A shopkeeper sitting outside her kitchen shop in Gamla Stan, Stockholm was knitting in the sunshine in December. I complimented her project and she asked if a) I knitted and b) was I an American? Yes to both. "The problem with American knitters is they knit too loosely," she said.
I think about her often. Whenever I notice someone's seed stitch pitted with holes, or a floppy, drapey sweater that doesn't hold it's shape, I remember her words. I too prefer the look and feel of a densely knit garment that behaves.
When "tightening up" your knitting, the tendency is for knitters to knit tighter. Tug the yarn after each stitch, scrunch the stitches across the needles, and hope that you can insert the needle tip into the next stitch without breaking something.

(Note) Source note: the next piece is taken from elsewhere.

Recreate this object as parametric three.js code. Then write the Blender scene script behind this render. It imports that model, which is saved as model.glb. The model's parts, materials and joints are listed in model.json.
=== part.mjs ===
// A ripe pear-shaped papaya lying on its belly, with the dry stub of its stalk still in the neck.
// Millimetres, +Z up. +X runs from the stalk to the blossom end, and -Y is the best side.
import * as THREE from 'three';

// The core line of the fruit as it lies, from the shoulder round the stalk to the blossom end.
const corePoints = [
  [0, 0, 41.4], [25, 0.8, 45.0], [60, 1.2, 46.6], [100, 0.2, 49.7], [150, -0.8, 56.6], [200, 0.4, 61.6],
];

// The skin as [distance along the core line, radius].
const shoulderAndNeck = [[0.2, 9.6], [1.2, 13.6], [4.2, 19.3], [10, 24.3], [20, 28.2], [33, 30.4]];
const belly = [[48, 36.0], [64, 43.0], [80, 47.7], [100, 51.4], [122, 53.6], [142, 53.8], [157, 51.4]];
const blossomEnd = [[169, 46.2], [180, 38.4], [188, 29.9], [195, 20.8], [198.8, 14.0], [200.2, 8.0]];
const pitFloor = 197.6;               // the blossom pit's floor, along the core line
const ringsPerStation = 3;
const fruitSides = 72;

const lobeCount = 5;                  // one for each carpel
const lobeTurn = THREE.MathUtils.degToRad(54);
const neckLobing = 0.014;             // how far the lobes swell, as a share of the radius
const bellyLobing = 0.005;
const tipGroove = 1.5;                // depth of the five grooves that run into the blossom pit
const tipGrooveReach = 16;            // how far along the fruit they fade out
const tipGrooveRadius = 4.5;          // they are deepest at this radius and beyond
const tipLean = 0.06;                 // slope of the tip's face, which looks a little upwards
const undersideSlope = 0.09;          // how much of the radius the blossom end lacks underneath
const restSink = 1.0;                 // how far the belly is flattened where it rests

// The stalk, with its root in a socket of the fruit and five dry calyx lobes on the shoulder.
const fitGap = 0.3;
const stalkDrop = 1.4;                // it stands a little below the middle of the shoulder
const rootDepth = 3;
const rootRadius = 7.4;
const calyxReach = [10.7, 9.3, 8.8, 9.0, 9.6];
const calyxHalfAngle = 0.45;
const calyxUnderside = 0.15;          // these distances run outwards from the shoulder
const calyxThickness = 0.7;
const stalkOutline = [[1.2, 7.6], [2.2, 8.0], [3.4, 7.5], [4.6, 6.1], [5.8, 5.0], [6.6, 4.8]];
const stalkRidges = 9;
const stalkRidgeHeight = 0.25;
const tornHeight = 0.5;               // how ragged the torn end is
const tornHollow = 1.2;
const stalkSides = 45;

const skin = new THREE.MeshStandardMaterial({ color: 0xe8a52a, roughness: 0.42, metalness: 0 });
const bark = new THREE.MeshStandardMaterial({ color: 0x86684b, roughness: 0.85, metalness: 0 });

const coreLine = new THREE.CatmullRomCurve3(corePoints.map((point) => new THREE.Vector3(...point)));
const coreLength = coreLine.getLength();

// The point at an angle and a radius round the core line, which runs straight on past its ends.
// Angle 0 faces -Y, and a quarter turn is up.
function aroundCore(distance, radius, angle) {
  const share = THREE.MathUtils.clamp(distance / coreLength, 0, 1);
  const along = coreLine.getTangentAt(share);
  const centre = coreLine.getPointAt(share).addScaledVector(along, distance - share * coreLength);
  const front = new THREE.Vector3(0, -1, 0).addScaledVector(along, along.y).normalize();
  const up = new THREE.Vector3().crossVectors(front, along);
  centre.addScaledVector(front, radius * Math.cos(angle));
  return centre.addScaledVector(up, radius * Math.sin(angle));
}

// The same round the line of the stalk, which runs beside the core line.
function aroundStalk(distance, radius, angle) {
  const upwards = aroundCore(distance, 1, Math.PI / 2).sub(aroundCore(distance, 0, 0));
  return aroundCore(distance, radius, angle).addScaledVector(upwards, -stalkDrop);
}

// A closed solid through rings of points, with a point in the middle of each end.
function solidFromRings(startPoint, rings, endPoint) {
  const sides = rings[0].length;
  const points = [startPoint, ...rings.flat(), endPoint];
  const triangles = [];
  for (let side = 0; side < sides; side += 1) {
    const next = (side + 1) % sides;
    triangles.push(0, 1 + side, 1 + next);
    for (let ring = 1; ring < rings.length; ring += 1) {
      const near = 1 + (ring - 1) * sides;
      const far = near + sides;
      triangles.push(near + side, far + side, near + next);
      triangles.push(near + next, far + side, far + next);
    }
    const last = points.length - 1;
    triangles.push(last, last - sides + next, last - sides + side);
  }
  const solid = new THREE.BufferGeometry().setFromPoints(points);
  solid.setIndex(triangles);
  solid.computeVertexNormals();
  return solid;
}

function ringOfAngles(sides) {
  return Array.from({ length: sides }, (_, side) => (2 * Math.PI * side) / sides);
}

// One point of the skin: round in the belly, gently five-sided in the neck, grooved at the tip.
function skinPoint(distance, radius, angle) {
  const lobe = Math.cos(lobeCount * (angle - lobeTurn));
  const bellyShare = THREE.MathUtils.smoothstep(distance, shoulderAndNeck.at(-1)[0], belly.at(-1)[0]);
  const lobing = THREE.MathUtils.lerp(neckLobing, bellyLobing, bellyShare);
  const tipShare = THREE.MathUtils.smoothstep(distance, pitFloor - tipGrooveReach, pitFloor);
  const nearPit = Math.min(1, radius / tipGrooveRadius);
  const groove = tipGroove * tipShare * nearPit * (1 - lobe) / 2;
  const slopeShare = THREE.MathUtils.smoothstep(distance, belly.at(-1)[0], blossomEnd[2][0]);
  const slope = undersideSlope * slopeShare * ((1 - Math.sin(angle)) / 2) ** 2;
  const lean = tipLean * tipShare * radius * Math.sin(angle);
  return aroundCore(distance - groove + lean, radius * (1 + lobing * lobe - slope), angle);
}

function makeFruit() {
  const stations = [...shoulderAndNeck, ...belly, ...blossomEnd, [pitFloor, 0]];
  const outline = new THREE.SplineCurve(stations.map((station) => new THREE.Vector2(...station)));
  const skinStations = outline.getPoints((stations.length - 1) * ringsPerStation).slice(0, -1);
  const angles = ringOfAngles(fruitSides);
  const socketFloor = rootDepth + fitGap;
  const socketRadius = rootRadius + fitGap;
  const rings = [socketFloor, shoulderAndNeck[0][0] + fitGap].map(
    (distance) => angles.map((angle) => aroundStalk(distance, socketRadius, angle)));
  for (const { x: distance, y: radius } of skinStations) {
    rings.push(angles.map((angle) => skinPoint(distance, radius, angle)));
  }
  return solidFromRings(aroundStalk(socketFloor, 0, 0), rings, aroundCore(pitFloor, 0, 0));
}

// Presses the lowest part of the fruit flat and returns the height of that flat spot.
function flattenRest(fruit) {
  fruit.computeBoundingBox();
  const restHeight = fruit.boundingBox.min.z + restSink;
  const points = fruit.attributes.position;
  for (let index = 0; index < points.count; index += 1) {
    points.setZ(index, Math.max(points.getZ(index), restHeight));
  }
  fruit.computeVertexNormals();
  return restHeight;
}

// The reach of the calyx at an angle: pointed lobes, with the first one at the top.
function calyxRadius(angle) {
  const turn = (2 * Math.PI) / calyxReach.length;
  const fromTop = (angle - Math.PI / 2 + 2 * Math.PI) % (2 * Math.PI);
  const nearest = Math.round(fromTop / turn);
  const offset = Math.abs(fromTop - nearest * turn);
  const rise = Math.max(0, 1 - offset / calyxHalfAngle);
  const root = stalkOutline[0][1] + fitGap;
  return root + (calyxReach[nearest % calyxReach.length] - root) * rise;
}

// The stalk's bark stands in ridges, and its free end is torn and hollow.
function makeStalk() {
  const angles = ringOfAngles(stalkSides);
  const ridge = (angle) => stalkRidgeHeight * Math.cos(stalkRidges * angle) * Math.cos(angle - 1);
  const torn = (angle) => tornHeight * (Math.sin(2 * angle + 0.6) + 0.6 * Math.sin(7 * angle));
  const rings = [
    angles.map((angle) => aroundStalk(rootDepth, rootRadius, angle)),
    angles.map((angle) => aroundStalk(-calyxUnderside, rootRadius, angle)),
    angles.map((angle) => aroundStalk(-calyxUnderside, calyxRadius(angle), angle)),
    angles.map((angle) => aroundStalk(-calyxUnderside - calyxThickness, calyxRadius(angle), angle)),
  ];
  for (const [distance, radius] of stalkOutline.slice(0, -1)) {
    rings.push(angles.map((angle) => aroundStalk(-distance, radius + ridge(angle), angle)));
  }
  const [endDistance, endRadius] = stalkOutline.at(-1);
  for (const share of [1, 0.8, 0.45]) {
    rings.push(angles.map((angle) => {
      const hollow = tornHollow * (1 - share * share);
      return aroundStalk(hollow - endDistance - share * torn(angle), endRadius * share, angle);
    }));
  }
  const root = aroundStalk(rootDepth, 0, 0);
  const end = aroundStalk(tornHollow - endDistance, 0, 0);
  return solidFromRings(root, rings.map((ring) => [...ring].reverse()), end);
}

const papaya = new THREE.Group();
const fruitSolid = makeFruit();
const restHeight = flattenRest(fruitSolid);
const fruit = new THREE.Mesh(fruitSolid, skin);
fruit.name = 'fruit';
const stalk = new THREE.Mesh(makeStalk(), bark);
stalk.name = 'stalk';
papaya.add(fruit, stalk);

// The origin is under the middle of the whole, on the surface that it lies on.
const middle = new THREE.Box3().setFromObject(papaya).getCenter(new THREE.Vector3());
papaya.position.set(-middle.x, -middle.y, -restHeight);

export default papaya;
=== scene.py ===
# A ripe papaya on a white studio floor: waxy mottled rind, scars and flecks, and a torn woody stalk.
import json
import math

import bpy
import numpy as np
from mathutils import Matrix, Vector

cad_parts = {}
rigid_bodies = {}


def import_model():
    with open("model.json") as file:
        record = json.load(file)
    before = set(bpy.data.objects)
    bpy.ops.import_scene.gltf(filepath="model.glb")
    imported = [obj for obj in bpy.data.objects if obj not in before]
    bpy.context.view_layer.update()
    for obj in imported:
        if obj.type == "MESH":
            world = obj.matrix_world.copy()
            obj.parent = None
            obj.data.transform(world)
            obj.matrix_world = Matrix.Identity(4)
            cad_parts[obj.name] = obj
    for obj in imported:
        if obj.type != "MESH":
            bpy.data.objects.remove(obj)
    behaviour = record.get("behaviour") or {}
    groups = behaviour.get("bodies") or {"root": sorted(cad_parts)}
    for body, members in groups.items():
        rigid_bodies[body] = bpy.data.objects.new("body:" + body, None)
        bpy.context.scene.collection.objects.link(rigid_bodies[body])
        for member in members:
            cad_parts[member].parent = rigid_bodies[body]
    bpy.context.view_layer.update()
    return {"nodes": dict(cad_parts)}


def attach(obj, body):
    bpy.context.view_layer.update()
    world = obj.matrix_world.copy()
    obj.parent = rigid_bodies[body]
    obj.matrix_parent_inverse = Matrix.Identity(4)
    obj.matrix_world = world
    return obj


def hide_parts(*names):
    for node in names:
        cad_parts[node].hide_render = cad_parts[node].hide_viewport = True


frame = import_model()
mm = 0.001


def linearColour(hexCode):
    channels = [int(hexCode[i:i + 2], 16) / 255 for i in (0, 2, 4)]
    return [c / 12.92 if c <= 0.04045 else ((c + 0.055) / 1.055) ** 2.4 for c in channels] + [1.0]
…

But after spending much time studying this "knitting too tightly" or "knitting too loosely" problem, I've discovered something. And I'll share it with you.
How you knit affects your hands, arms, fingers, and the ease or difficulty of the process of knitting. It rarely affects the finished product. Why? Because knitters are clever! Knitters adapt their tools to accommodate their knitting style. If you're a loose knitter you get in the habit of going down 1, 2 3 or more needle sizes before even beginning your swatch. If you knit tightly, a solid worsted yarn on a size 7 needle can turn into a swatch yielding 6 1/2 sts per inch instead of the ball band recommended 5 sts/1". If you're knitting tightly, and you're getting 6 1/2 sts instead of 5 sts / 1", you don't change the way you knit, you go up a needle size, and up another size, while still knitting tightly. If you're a tight knitter it is possible to knit a perfectly tensioned fabric on a size larger needle and a loose knitter can create the same exact fabric on a much smaller needle. So if the finished garment is the same, why should it matter?
It matters because tight knitters can experience pain in their fingers, hands, arms, shoulders, neck as they tense their muscles. It's harder to work decreases and increases when the yarn is too tight. Cables are near impossible. And don't get me started on attempting the Cable Cast On with yarn wrapped so tightly around the needle it is suffocating. But when tight knitters loosen up, they discover uneven tension, rowing out and gauge troubles. This is NOT because they are knitting too loosely, but because some stitches are loose and some are tight. It is the inconsistency in their knitting that is to blame.
The trick is to maintain even tension regardless of how you knit. Change your needle size! Tight knitters can go down 2-3 needle sizes and try to knit on the loose side. Loose knitters go up. This will feel weird. You might feel like the yarn is flowing through your fingers without you being in control. Be mindful of your tension and keep your purl stitches the same tension as your knit. Don't tug so hard after each stitch. Keep practicing and you'll be amazed at how your knitting evens out as your body relaxes.
Adopt an easy style of knitting that allows you to enjoy the process without fatigue, and at the same time produce a neat garment. By being aware of both process and finished product, you can achieve both.
* Find a style that feels good
* Experiment with needle sizes
* Choose your yarn carefully. 100% wool is wonderfully elastic and hold it's shape well.
In the end, the problem isn't that we're knitting too tightly or too loosely, it's that the finished garment wasn't knit to produce a well-behaved garment. Just like soft yarns aren't always better, floppy garments aren't going to be loved year after year. A garment can be knitted with a loose touch, on a much smaller needle to produce a tighter gauge and a firmer fabric. THIS! is what the shopkeeper in Gamla Stan was referring to. Holding a piece of dense knitting, with no holes and a firm feel, that stays put around the neck, doesn't slip off the shoulders and doesn't sag, without ladders to the left of the cables, messy ribbing, and uneven eyelets, is a wonderful piece of knitted fabric to behold. This piece of properly knitted fabric, will last for years. So go ahead and RELAX, just make sure your finished product doesn't look as easy-going as you are when you're knitting.